William L. Sharkey (July 12, 1798 - April 29, 1873) was a Mississippi judge and politican. He was born in Sumner County, Tennessee where he and his family lived until they moved to Warren County, Mississippi when he was six years of age. In 1822, he was accepted into the bar at Natchez. Three years later he moved to Vicksburg and after a few years was elected for a single term to the state house of representatives (1828-1829). He served briefly in 1832 as a circuit court judge before being elected a justice to the state supreme court later that year where he remained for 18 years until his resignation.

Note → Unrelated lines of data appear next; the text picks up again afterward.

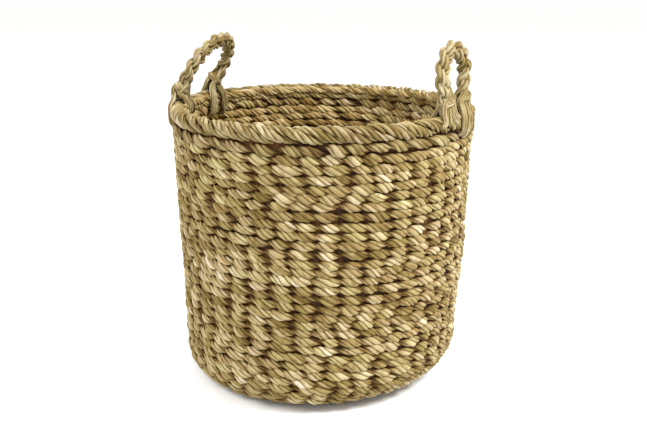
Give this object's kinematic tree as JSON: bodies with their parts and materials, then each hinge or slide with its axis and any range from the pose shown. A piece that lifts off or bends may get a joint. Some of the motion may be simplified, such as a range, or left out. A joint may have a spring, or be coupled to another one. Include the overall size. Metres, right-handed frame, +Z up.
{
  "type": "storage basket",
  "caption": "Round seagrass storage basket, twined on upright stakes, with a rolled rim border and two plaited loop handles.",
  "frame": {"origin": "middle of the underside, on the surface that the basket stands on", "axes": "+Z up through the middle of the basket; +X towards the right handle, which stands 5 degrees from it, and -X towards the left handle, which stands 11 degrees from it"},
  "size_m": [0.3903, 0.381, 0.4313],
  "materials": {
    "seagrass_weft": "matt twisted seagrass strands, straw to khaki",
    "seagrass_base": "matt twisted seagrass strands, a little darker",
    "seagrass_stake": "matt seagrass cord",
    "seagrass_inner": "matt twisted seagrass strands in shade",
    "seagrass_rim": "matt flat seagrass blades, satin on their faces",
    "seagrass_handle": "matt plaited seagrass blades"
  },
  "bodies": {
    "basket": {"base_weft": "seagrass_base", "base_inner_weft": "seagrass_inner", "stakes": "seagrass_stake", "corner_inner_weft_low": "seagrass_inner", "corner_inner_weft_high": "seagrass_inner", "wall_inner_weft": "seagrass_inner", "border_row": "seagrass_rim", "rim_border": "seagrass_rim", "weft_round_01": "seagrass_weft", "weft_round_02": "seagrass_weft", "weft_round_03": "seagrass_weft", "weft_round_04": "seagrass_weft", "weft_round_05": "seagrass_weft", "weft_round_06": "seagrass_weft", "weft_round_07": "seagrass_weft", "weft_round_08": "seagrass_weft", "weft_round_09": "seagrass_weft", "weft_round_10": "seagrass_weft", "weft_round_11": "seagrass_weft", "weft_round_12": "seagrass_weft", "weft_round_13": "seagrass_weft", "weft_round_14": "seagrass_weft", "weft_round_15": "seagrass_weft", "weft_round_16": "seagrass_weft", "weft_round_17": "seagrass_weft", "weft_round_18": "seagrass_weft", "weft_round_19": "seagrass_weft", "weft_round_20": "seagrass_weft", "weft_round_21": "seagrass_weft", "weft_round_22": "seagrass_weft", "weft_round_23": "seagrass_weft", "weft_round_24": "seagrass_weft", "weft_round_25": "seagrass_weft", "weft_round_26": "seagrass_weft", "weft_round_27": "seagrass_weft", "weft_round_28": "seagrass_weft", "weft_round_29": "seagrass_weft", "weft_round_30": "seagrass_weft", "weft_round_31": "seagrass_weft", "weft_round_32": "seagrass_weft", "right_handle_root_front": "seagrass_handle", "right_handle_root_back": "seagrass_handle", "left_handle_root_front": "seagrass_handle", "left_handle_root_back": "seagrass_handle"},
    "right_loop": {"right_handle": "seagrass_handle"},
    "left_loop": {"left_handle": "seagrass_handle"}
  },
  "joints": [
    {"name": "right_handle_bend", "type": "hinge", "parent": "basket", "child": "right_loop", "pos_m": [0.1787, -0.01563, 0.3608], "axis": [0.0872, 0.9962, 0], "range_deg": [-60, 75], "stiffness_Nm_per_rad": 0.25},
    {"name": "left_handle_bend", "type": "hinge", "parent": "basket", "child": "left_loop", "pos_m": [-0.17104, -0.03325, 0.3608], "axis": [0.1908, -0.9816, 0], "range_deg": [-30, 100], "stiffness_Nm_per_rad": 0.25}
  ]
}
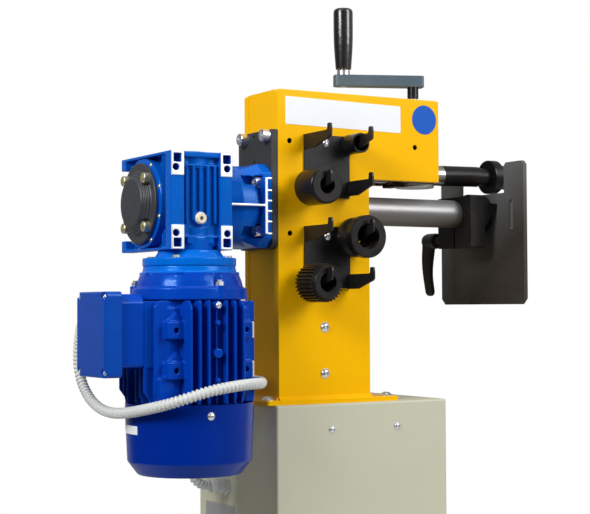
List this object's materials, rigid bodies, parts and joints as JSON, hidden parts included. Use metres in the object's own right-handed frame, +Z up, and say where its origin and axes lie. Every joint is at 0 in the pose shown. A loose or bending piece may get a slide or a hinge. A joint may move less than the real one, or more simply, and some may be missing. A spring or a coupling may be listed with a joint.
{
  "type": "beading machine",
  "caption": "Motor-driven beading machine: geared motor on a steel column, crank-pressed upper roll, lower roll, sliding depth guide and tool racks, on a floor cabinet.",
  "frame": {"origin": "centre of the floor plate's underside", "axes": "+Z up, +X along the roll shafts towards the rolls, -Y towards the operator at the tool racks"},
  "size_m": [0.6756, 0.3913, 1.341],
  "materials": {
    "yellow_paint": "satin paint",
    "cabinet_paint": "fine textured paint",
    "blue_paint": "gloss paint",
    "black_steel": "black oxide",
    "black_paint": "satin black paint",
    "bright_steel": "turned and ground",
    "zinc": "bright zinc",
    "yellow_zinc": "yellow zinc",
    "cast_iron": "dark casting",
    "bronze": "turned bronze",
    "gloss_black": "moulded gloss",
    "black_nylon": "moulded matt",
    "grey_conduit": "ribbed PVC",
    "cream_plastic": "moulded",
    "electrics": "moulded light grey"
  },
  "bodies": {
    "root": {"adapter_plate": "black_paint", "base_plate": "yellow_paint", "bearings": "bronze", "button_screws": "zinc", "cabinet_back_panel": "cabinet_paint", "cabinet_body": "cabinet_paint", "cap_screws": "zinc", "column_side_plates": "yellow_paint", "column_web_plates": "yellow_paint", "conduit": "grey_conduit", "conduit_glands": "grey_conduit", "electrics_plate": "electrics", "end_cap_bolts": "yellow_zinc", "fan_cowl": "blue_paint", "foot_plate": "cabinet_paint", "gearbox_covers": "blue_paint", "gearbox_housing": "blue_paint", "head_top_plate": "yellow_paint", "lower_tube": "bright_steel", "motor_flange": "blue_paint", "motor_frame": "blue_paint", "motor_front_shield": "blue_paint", "motor_rear_shield": "blue_paint", "motor_stator": "cast_iron", "oil_plug": "cream_plastic", "output_end_cap": "cast_iron", "output_flange": "blue_paint", "press_nut": "bronze", "stored_flanged_roll": "black_steel", "stored_knurled_roll": "black_steel", "stored_plain_roll": "black_steel", "stored_sleeve": "black_steel", "terminal_box": "blue_paint", "terminal_box_lid": "blue_paint", "tool_racks": "black_paint", "upper_rear_housing": "black_steel", "weld_seams": "yellow_paint"},
    "motor_shaft": {"motor_rotor": "bright_steel", "motor_fan": "black_nylon"},
    "lower_roll_shaft": {"lower_shaft": "bright_steel", "lower_gear": "black_steel", "worm_wheel": "bronze", "lower_roll": "black_steel", "lower_roll_fittings": "black_steel"},
    "upper_arm": {"upper_front_block": "black_steel", "upper_bearings": "bronze", "block_foot_disc": "bright_steel", "lift_springs": "bright_steel"},
    "upper_roll_shaft": {"upper_shaft": "bright_steel", "upper_gear": "black_steel", "upper_roll": "black_steel", "upper_roll_fittings": "black_steel"},
    "press_feed": {"press_pad": "black_steel"},
    "crank": {"press_spindle": "bright_steel", "crank_arm": "black_paint", "crank_grip_pin": "bright_steel"},
    "crank_handle": {"crank_grip": "gloss_black"},
    "depth_guide": {"clamp_block": "black_steel", "guide_plate": "black_steel"},
    "guide_lever": {"clamp_lever": "black_nylon"}
  },
  "joints": [
    {"name": "motor_spin", "type": "hinge", "parent": "root", "child": "motor_shaft", "pos_m": [-0.251, -0.0975, 0.876], "axis": [0, 0, 1], "continuous": true},
    {"name": "lower_shaft_spin", "type": "hinge", "parent": "root", "child": "lower_roll_shaft", "pos_m": [-0.021, -0.0475, 1.056], "axis": [1, 0, 0], "continuous": true},
    {"name": "upper_arm_tilt", "type": "hinge", "parent": "root", "child": "upper_arm", "pos_m": [-0.074, -0.0475, 1.106], "axis": [0, -1, 0], "range_deg": [-1.12, 0.6]},
    {"name": "upper_shaft_spin", "type": "hinge", "parent": "upper_arm", "child": "upper_roll_shaft", "pos_m": [-0.074, -0.0475, 1.106], "axis": [0.9999, 0, 0.0158], "continuous": true},
    {"name": "spindle_feed", "type": "slide", "parent": "root", "child": "press_feed", "axis": [0, 0, 1], "range_m": [-0.0039, 0.0021]},
    {"name": "crank_turn", "type": "hinge", "parent": "press_feed", "child": "crank", "pos_m": [0.1235, -0.0475, 1.206], "axis": [0, 0, 1], "range_deg": [-680, 360]},
    {"name": "crank_grip_spin", "type": "hinge", "parent": "crank", "child": "crank_handle", "pos_m": [0.03256, -0.00965, 1.296], "axis": [0, 0, 1], "continuous": true},
    {"name": "guide_slide", "type": "slide", "parent": "root", "child": "depth_guide", "axis": [1, 0, 0], "range_m": [-0.168, 0.004]},
    {"name": "clamp_lever_turn", "type": "hinge", "parent": "depth_guide", "child": "guide_lever", "pos_m": [0.2057, 0.0025, 1.0206], "axis": [0, 1, 0], "range_deg": [-20, 95]}
  ],
  "couplings": [
    {"joint": "lower_shaft_spin", "follows": "motor_spin", "ratio": 0.025},
    {"joint": "upper_shaft_spin", "follows": "motor_spin", "ratio": -0.025},
    {"joint": "spindle_feed", "follows": "crank_turn", "m_per_rad": 0.00031831},
    {"joint": "upper_arm_tilt", "follows": "crank_turn", "ratio": 0.0016117}
  ]
}
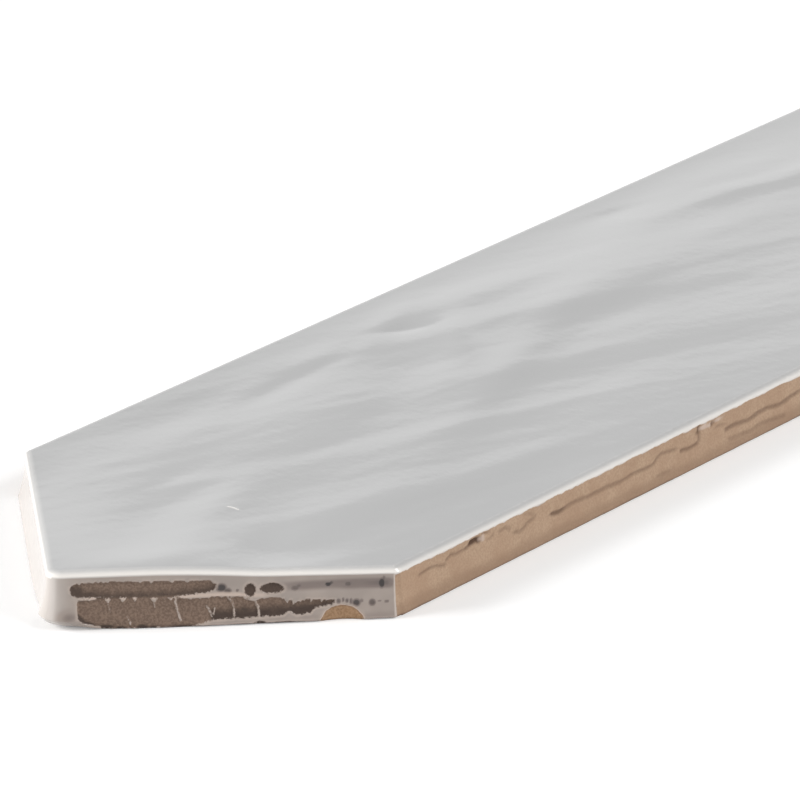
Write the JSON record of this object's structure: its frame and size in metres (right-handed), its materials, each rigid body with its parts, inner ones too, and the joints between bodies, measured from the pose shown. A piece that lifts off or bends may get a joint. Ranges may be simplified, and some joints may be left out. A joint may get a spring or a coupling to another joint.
{
  "type": "picket tile",
  "caption": "Elongated hexagonal wall tile with a pointed end at each tip, a gently rippled glazed face, bare clay edges and a grooved back that keys into adhesive.",
  "frame": {"origin": "middle of the back, level with the surface that the tile lies on", "axes": "+X along the length, with the chipped end at -X; +Y across the width; +Z from the back to the glazed face"},
  "size_m": [0.305, 0.076, 0.0094],
  "materials": {
    "glazed_tile": "gloss"
  },
  "bodies": {
    "root": {"tile": "glazed_tile"}
  },
  "joints": []
}
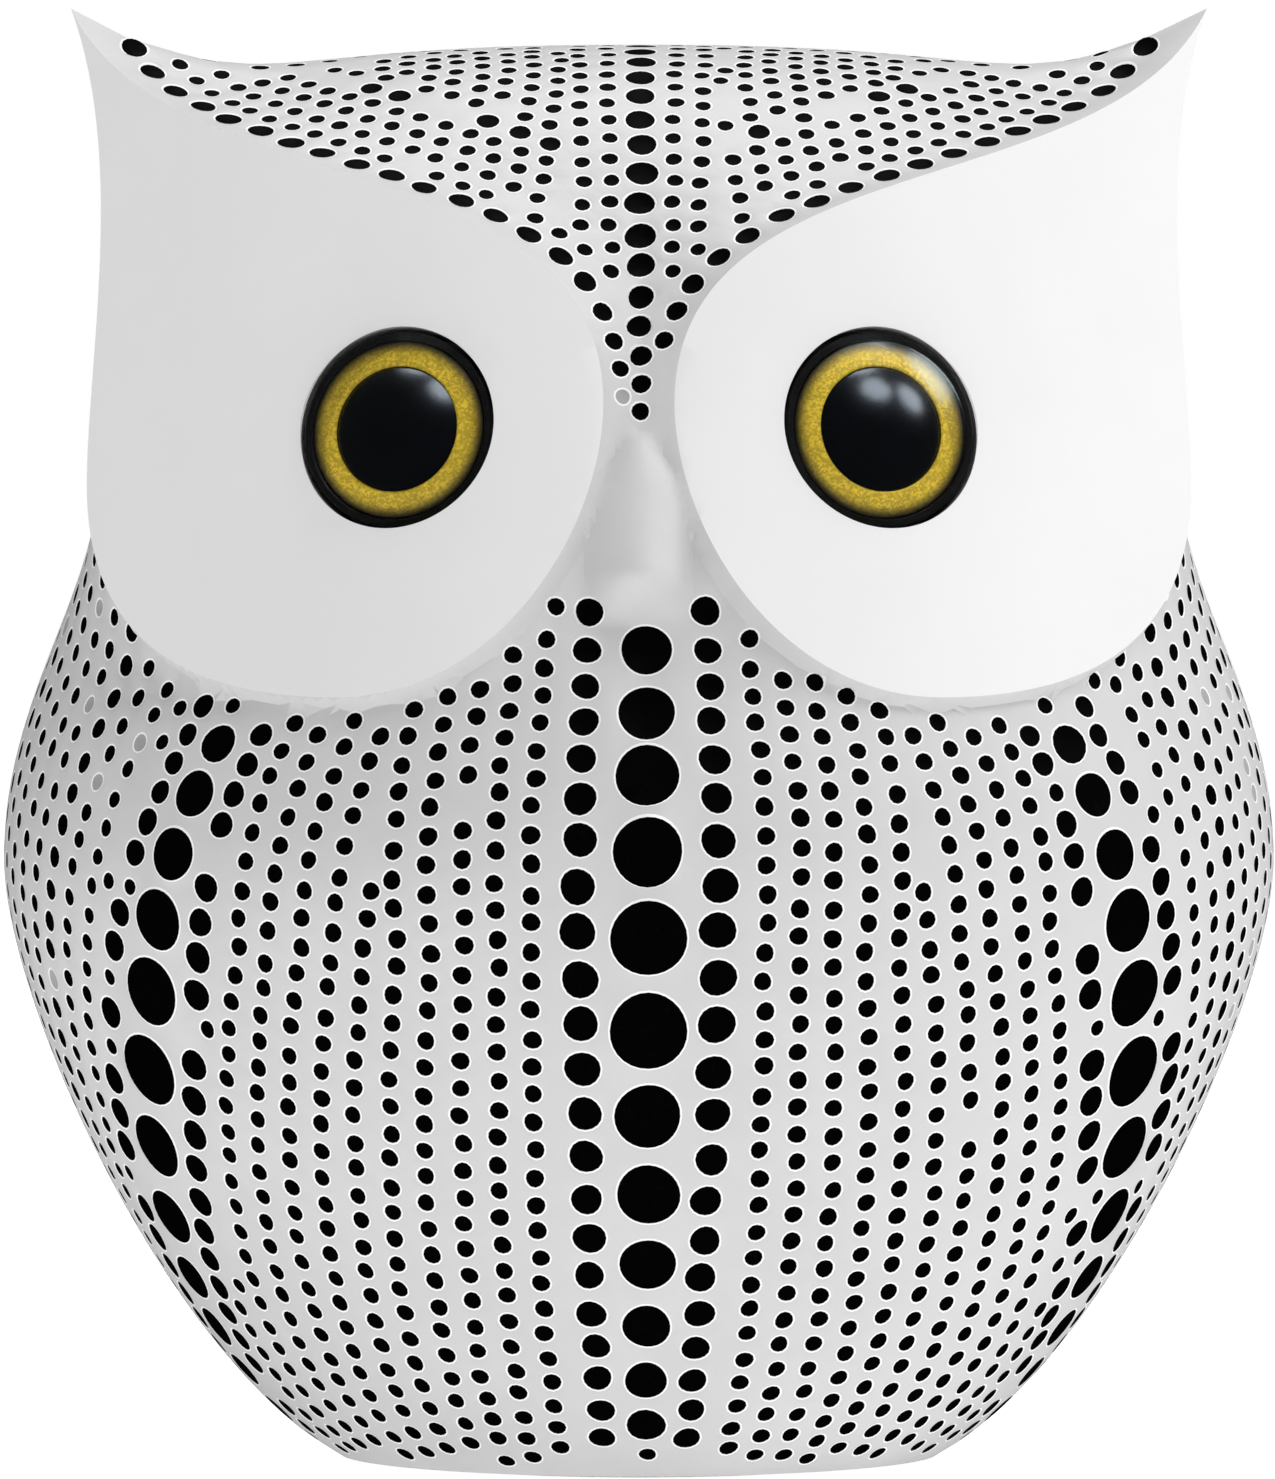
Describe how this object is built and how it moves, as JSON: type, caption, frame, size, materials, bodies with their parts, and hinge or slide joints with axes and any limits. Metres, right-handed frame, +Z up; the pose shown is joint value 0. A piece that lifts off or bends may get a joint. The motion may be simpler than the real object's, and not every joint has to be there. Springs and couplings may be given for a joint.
{
  "type": "owl figurine",
  "caption": "Free-standing hollow cast owl figurine with smooth face discs, built-up domed eyes, ear tufts and a round flat base.",
  "frame": {"origin": "middle of the base, on the surface the owl stands on", "axes": "+Z up, the owl faces -Y, +X to the viewer's right"},
  "size_m": [0.0922, 0.08, 0.105],
  "materials": {
    "cast_resin": "off-white satin paint on cast resin, with black painted dimples",
    "plug_plastic": "plain moulded plastic",
    "pad_foam": "fine closed-cell foam",
    "eye_black": "glossy black",
    "iris_gold": "gold metallic with fine flake",
    "pupil_black": "polished black",
    "lens_clear": "clear polished dome"
  },
  "bodies": {
    "root": {"body_casting": "cast_resin", "base_plug": "plug_plastic", "base_pad": "pad_foam", "eye_cup_left": "eye_black", "eye_cup_right": "eye_black", "iris_ring_left": "iris_gold", "iris_ring_right": "iris_gold", "pupil_left": "pupil_black", "pupil_right": "pupil_black", "eye_lens_left": "lens_clear", "eye_lens_right": "lens_clear"}
  },
  "joints": []
}
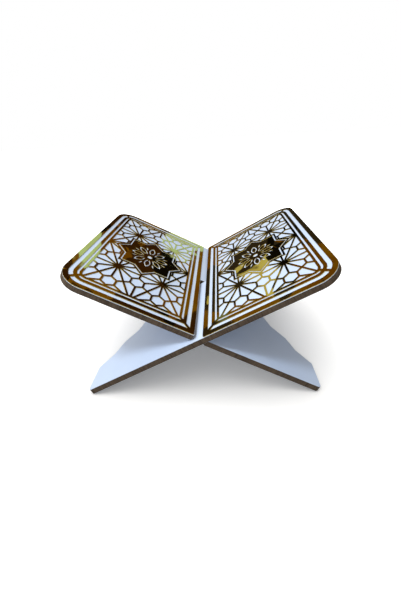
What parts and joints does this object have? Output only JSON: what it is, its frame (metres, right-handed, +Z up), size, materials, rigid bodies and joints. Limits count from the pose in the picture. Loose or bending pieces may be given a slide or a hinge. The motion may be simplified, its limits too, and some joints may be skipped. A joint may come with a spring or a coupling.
{
  "type": "folding book stand",
  "caption": "Folding X-shaped book stand of two slotted white boards with gold mirror lattice panels and star medallions, for holding an open book.",
  "frame": {"origin": "on the floor, under the middle of the crossing of the two boards", "axes": "+X from the left panel to the right panel, +Y from the front to the back, +Z up"},
  "size_m": [0.3728, 0.3048, 0.1981],
  "materials": {
    "mdf_core": "laser-cut MDF edge, brown, fine fibres, matt",
    "white_laminate": "smooth white melamine, satin",
    "gold_mirror": "gold mirror acrylic, laser cut, polished"
  },
  "bodies": {
    "right_board": {"right_board_core": "mdf_core", "right_board_top_laminate": "white_laminate", "right_board_bottom_laminate": "white_laminate", "right_mirror_panel": "gold_mirror", "right_star_medallion": "gold_mirror"},
    "left_board": {"left_board_core": "mdf_core", "left_board_top_laminate": "white_laminate", "left_board_bottom_laminate": "white_laminate", "left_mirror_panel": "gold_mirror", "left_star_medallion": "gold_mirror"}
  },
  "joints": [
    {"name": "board_fold", "type": "hinge", "parent": "right_board", "child": "left_board", "pos_m": [0, 0, 0.09424], "axis": [0, 1, 0], "range_deg": [0, 61]}
  ]
}
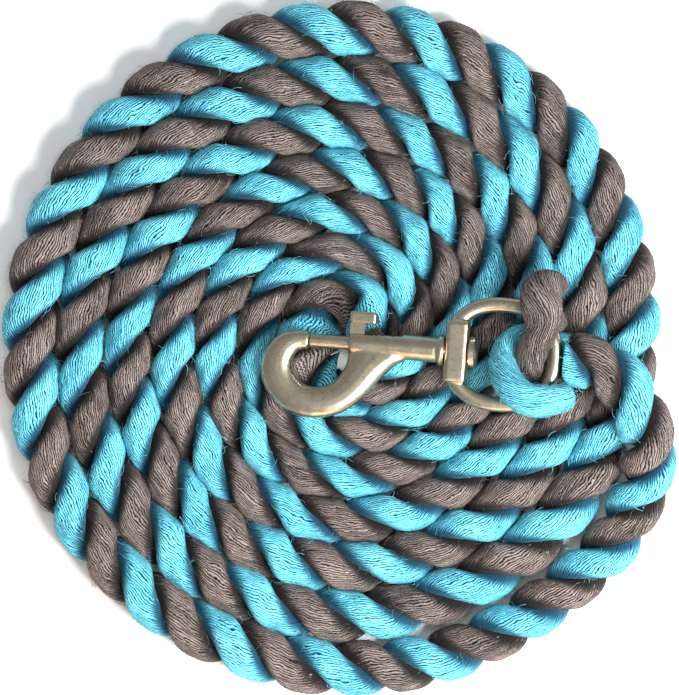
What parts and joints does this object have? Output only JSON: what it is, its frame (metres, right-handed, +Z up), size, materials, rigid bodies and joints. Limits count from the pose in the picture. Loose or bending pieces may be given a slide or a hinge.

Sharkey declined an appointment to be Secretary of War by President Millard Fillmore in 1851. He was a member of the Whig Party and was strongly opposed to the secession of Mississippi in 1861. Throughout the War Between the States he remained a staunch Unionist and, according to one source, was "tolerated by his Confederate neighbors only because of his towering reputation as a jurist." Governor Charles Clark appointed him in 1865 as a commissioner (along with William Yeager) to confer on behalf of the state with U.S. President Andrew Johnson. In that year, Johnson appointed Sharkey to be provisional governor, leaving office with the election of Benjamin G. Humphreys in October. He was elected Senator in 1865 but was denied to be seated by Congress. Sharkey died in Washington, D.C. in 1873.

Sharkey County, Mississippi is named after him.